19 JANUARY 1929, Page 12

[THE FINE ART SOCIETY, 148 NEW BOND STREET.] The work

of the Graphic Society of Holland, now being shown at the galleries of the Fine Art Society, is all by contemporary artists, and comprises woodcuts, lithographs and etchings. The woodcuts form the most arresting portion of the exhibits, but perhaps this is due to the method employed, which results in stark black and white, without any gradations, giving a print which catches the eye. It would be impossible to overlook so strong a cut as M. Jussurun De Mesquita's Zebra. Two lithographs of fish, Nos. 62 and 64, by Mr. Veldheer, are Japanese in their treatment. M. Marius Bauer's etchings, especially Entry of a Pasha, M. Dykstra's Aunt, and Mr. Jan Poortenaar's Cab Horse, all deserve mention. The exhibition throughout has a distinctive character of its own. At the same gallery are a collection of large water colours by M. Giorgio de Wolff, the subjects being sun, rocks, and flowers in Dalmatia, Istria and the Dolomites.
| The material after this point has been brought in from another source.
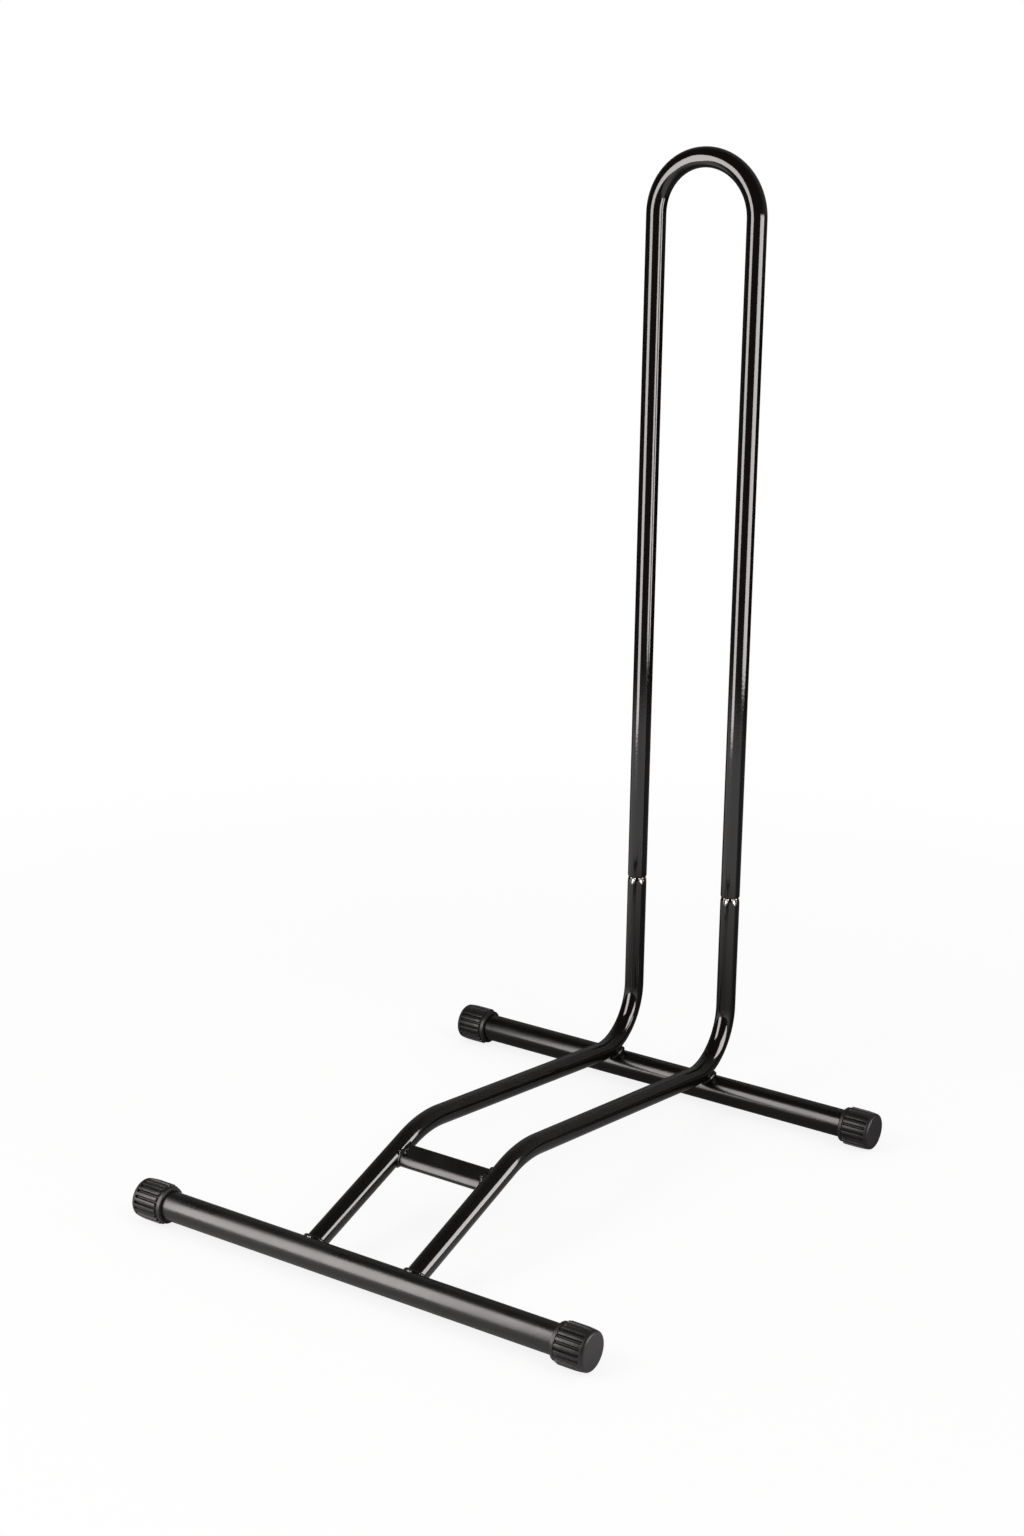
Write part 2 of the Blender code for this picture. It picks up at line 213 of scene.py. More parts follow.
bar = start_ring(
    "front_crossbar_tube", bar_radius, (-bar_length / 2, front_y, bar_z), Vector((1, 0, 0))
)
draw_out((bar_length, 0, 0), steps=24)
face_outwards()
give_wall(bar, tube_wall)
chamfer_ends(bar, sawn_chamfer)
rear_bar = copy_of(bar, "rear_crossbar_tube", move=(0, rear_y - front_y, 0))
finish(bar, satin_coat, "base", "front_crossbar")
finish(rear_bar, semi_gloss_coat, "base", "rear_crossbar")

# The two side rails.
# Each is one length of 16 mm steel tube. Its front end is coped to sit on the front bar, and it
# is bent down over the rear bar and then upright. Its top end is swaged down into a spigot with
# six pressed flutes, whose pointed ends show below the hoop as bare, bright metal.

rail_radius = 0.008
rail_x = 0.045
peak_run = 0.145
peak_rise = 0.0499
front_slope = math.atan2(peak_rise, peak_run)
rear_slope = 0.127511
front_bend = 0.092
rear_bend = 0.047
post_y = 0.230626
seam_z = 0.176152
shoulder = 0.0022
spigot_radius = 0.0066
spigot_length = 0.038
tip_radius = spigot_radius - 0.0006
tip_height = 0.0012
flute_step = math.pi / 3
flute_depth = 0.0020
flute_radius = 0.0028
flute_run_out = 0.0055
bare_below_seam = 0.0047
bare_columns = 6.5
joint_gap = 0.0003
hair = 0.0001

# Bare carbon steel where the coating was masked off before spraying and the press tool has
# burnished it: a pale silver with fine lines along the tube from being drawn through the tool.
bare_steel, tree = new_material("burnished_bare_steel")
place = add_node(tree, "ShaderNodeTexCoord").outputs["Object"]
lines = add_node(tree, "ShaderNodeMapping", {"Scale": (1.0, 1.0, 0.06)}, {"Vector": place})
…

His technical skill is very considerable, and he paints in his subject with ease, and without fuss. His pictures show such precision that they almost give the impression of a coloured photograph. In his Morning Mist—Bocche di Cattaro, he gets nearer to the soul of his subject, and his garden pictures are so full of sun that they make one curse our present climate here. G. G.